The cast’s statement intended to provoke a discussion regarding what constitutes an Israeli film and what doesn’t. In the case of Let It Be Morning, should the source of finance solely designate the branding of a Palestinian story based on a Palestinian novel and fronted by Palestinian performers as Israeli? And if yes, then why? Who sets these rules? Who determines the identity of the film, and on what criteria?
“I love that these discussions are arising. I think the question is absurd to begin with. Movies do not have identities; films are citizens of the screen. Our identities are always complex: I don’t think the word Israeli covers my entire identity. This question is forced upon us by the propaganda system,” Kolirin said.

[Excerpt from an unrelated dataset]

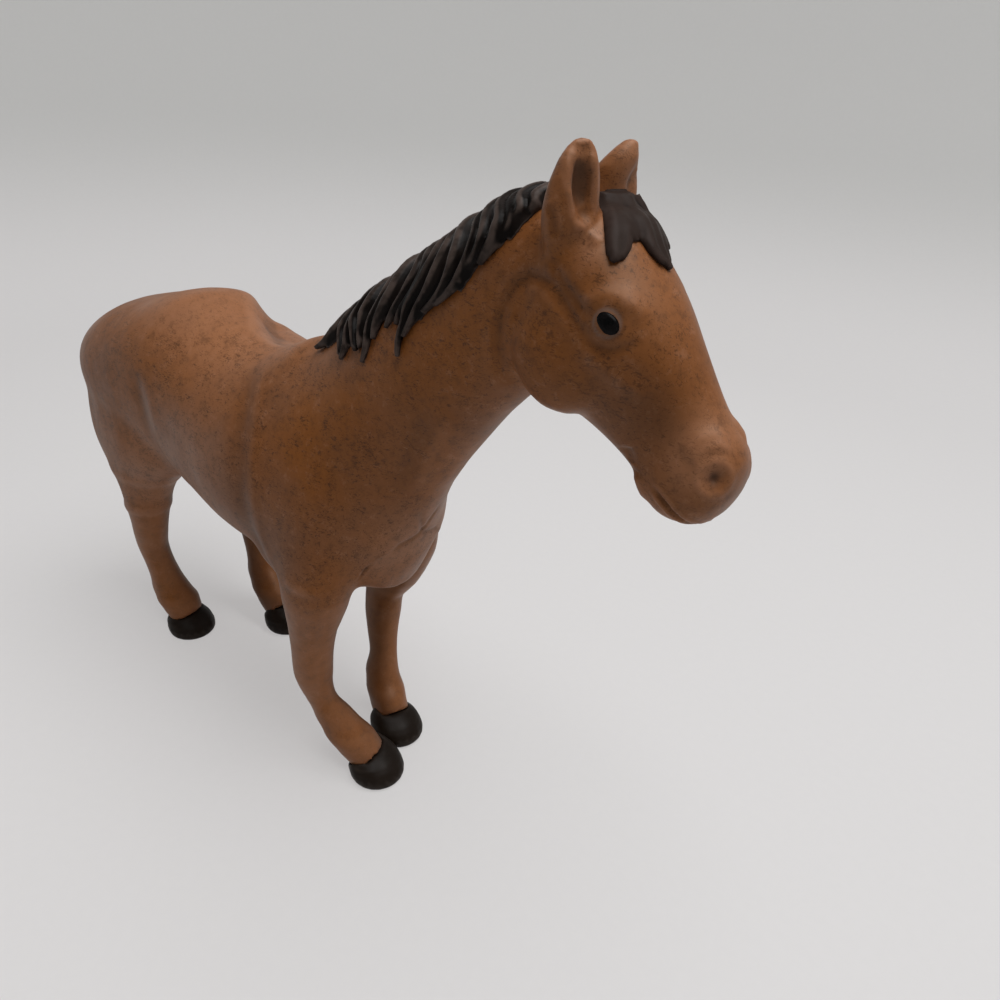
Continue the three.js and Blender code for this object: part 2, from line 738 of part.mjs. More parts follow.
addPiece('body_skin', skin, 'skin');
addPiece('tail', tailForm(0), 'hair');
const raisedNeck = bodyLoft([...trunkRows, ...neckRows], maneRise, bodySides, rings);
const clear = skinForm(gap);
const mane = raisedNeck.intersect(prism(maneOutline, -barrelWidth, maneOverlap)).subtract(clear);
addPiece('mane', mane, 'hair');
const forelock = earlessForm(forelockRise).intersect(forelockPrism()).subtract(clear);
addPiece('forelock', forelock, 'hair');
const box = new THREE.Box3().setFromObject(group);
group.position.set(-(box.min.x + box.max.x) / 2, -(box.min.y + box.max.y) / 2, 0);
export default group;
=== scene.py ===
"""A toy horse cast in soft brown vinyl, standing on a pale sheet in plain soft light."""

import math

import bmesh
import bpy
import numpy as np
from mathutils import Matrix, Vector
from mathutils.bvhtree import BVHTree


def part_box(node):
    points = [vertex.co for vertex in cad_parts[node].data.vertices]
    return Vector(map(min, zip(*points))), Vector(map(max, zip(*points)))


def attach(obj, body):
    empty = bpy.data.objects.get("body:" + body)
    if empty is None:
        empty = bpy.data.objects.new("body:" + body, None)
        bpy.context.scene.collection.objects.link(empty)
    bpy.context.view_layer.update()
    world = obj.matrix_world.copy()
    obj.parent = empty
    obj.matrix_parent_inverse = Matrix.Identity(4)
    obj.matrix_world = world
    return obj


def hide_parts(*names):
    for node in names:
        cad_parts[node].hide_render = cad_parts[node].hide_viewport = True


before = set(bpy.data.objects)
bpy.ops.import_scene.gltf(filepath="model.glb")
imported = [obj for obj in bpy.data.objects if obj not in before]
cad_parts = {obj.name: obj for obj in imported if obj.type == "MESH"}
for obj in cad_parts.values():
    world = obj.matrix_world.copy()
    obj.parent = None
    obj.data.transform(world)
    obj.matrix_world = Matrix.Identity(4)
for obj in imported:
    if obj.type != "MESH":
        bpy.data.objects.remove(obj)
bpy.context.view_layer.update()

# Camera
# A phone held a forearm's length ahead of the horse's right shoulder, a little above its ears
# and looking down at it, slightly tipped.
MM = 1000.0
LENS_MM, SENSOR_MM, CLIP_START_MM = 27.36, 36.0, 5.0
CAMERA_PLACE_MM = (181.09, -128.7, 204.7)
TURN_DEG, DOWN_DEG, TIP_DEG = 39.58, 27.77, 3.95
turn, down, tip = (math.radians(angle) for angle in (TURN_DEG, DOWN_DEG, TIP_DEG))
ahead = Vector((-math.sin(turn) * math.cos(down), math.cos(turn) * math.cos(down), -math.sin(down)))
level = Vector((math.cos(turn), math.sin(turn), 0.0))
upright = level.cross(ahead)
rightward = level * math.cos(tip) + upright * math.sin(tip)
upward = upright * math.cos(tip) - level * math.sin(tip)
camera_data = bpy.data.cameras.new("camera")
camera_data.lens = LENS_MM
camera_data.sensor_width = SENSOR_MM
camera_data.clip_start = CLIP_START_MM / MM
camera = bpy.data.objects.new("camera", camera_data)
bpy.context.scene.collection.objects.link(camera)
facing = Matrix((rightward, upward, -ahead)).transposed().to_4x4()
camera.matrix_world = Matrix.Translation(Vector(CAMERA_PLACE_MM) / MM) @ facing
bpy.context.scene.camera = camera

# Casting: trunk, neck, head and ears with the four legs
# One soft vinyl skin, shaped in its mould: the muscles, jowls, brows, nostrils, mouth and ear hollows
# are pressed in it. It is worked as one skin here, and the legs are parted from it further down.
CASTING_NODES = (
    "body_skin", "fore_leg_right", "fore_leg_left", "hind_leg_right", "hind_leg_left",
    "eye_right", "eye_left",
)
SKIN_SQUARE_MM = 1.0
# The seat of the tail is filled here, because the tail grows out of the skin unbroken.
TAIL_SEAT_MM, TAIL_SEAT_HALF_MM = (-114.5, 0.0, 120.6), (6.0, 6.3, 5.8)


def piece_of(shape, name):
    """A new object of the scene with this shape, which is used up."""
    mesh = bpy.data.meshes.new(name)
    shape.to_mesh(mesh)
    shape.free()
    piece = bpy.data.objects.new(name, mesh)
    bpy.context.scene.collection.objects.link(piece)
    return piece


def joined_copy(name, nodes, plugs=()):
    """One new object with the shapes of these CAD nodes, which stay as they are, and oval plugs."""
    shapes = bmesh.new()
    for node in nodes:
        shapes.from_mesh(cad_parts[node].data)
    for middle, half in plugs:
        place = Matrix.Translation(Vector(middle) / MM) @ Matrix.Diagonal((*(h / MM for h in half), 1.0))
        bmesh.ops.create_icosphere(shapes, subdivisions=4, radius=1.0, matrix=place)
    return piece_of(shapes, name)


def largest_shell(mesh):
    """Deletes every loose shell of a mesh but the one with the most corners."""
    shell = bmesh.new()
    shell.from_mesh(mesh)
    left = set(shell.verts)
    best = set()
    while left:
        reached = {left.pop()}
        edge_of_search = list(reached)
        while edge_of_search:
            corner = edge_of_search.pop()
            for edge in corner.link_edges:
                other = edge.other_vert(corner)
                if other in left:
                    left.discard(other)
                    reached.add(other)
                    edge_of_search.append(other)
        if len(reached) > len(best):
            best = reached
    bmesh.ops.delete(shell, geom=[v for v in shell.verts if v not in best], context="VERTS")
    shell.to_mesh(mesh)
    shell.free()


def even_skin(piece, square_mm):
    """Gives a piece one closed skin of even squares."""
    remesh = piece.modifiers.new("even skin", "REMESH")
    remesh.mode = "VOXEL"
    remesh.voxel_size = square_mm / MM
    view = bpy.context.evaluated_depsgraph_get()
    mesh = bpy.data.meshes.new_from_object(piece.evaluated_get(view))
    piece.modifiers.clear()
    piece.data = mesh
    largest_shell(mesh)
    mesh.shade_smooth()


def corners_of(mesh):
    """The corners of a mesh in millimetres."""
    flat = np.empty(len(mesh.vertices) * 3)
    mesh.vertices.foreach_get("co", flat)
    return flat.reshape(-1, 3) * MM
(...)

“The term 'Israeli film' has no meaning. Have you ever seen Scorsese going on stage to present 'his American film'? Categorisation is a fluid question, and the importance of the cast’s statement is that it does tackle this question.”
The hostile reaction in Israel to the statement is rooted in the cast’s paradoxical identity: Palestinian citizens who are legally considered Israelis and who pay taxes to the state of Israel. Their struggle, ironically, is thus no different than their characters’.
At the end though, what comes across on screen is a picture made with a lot of love that stands as mirror to an underrepresented facet of the Palestinian experience, and a subtle, piercing censure of the crushing impact of the Israeli occupation.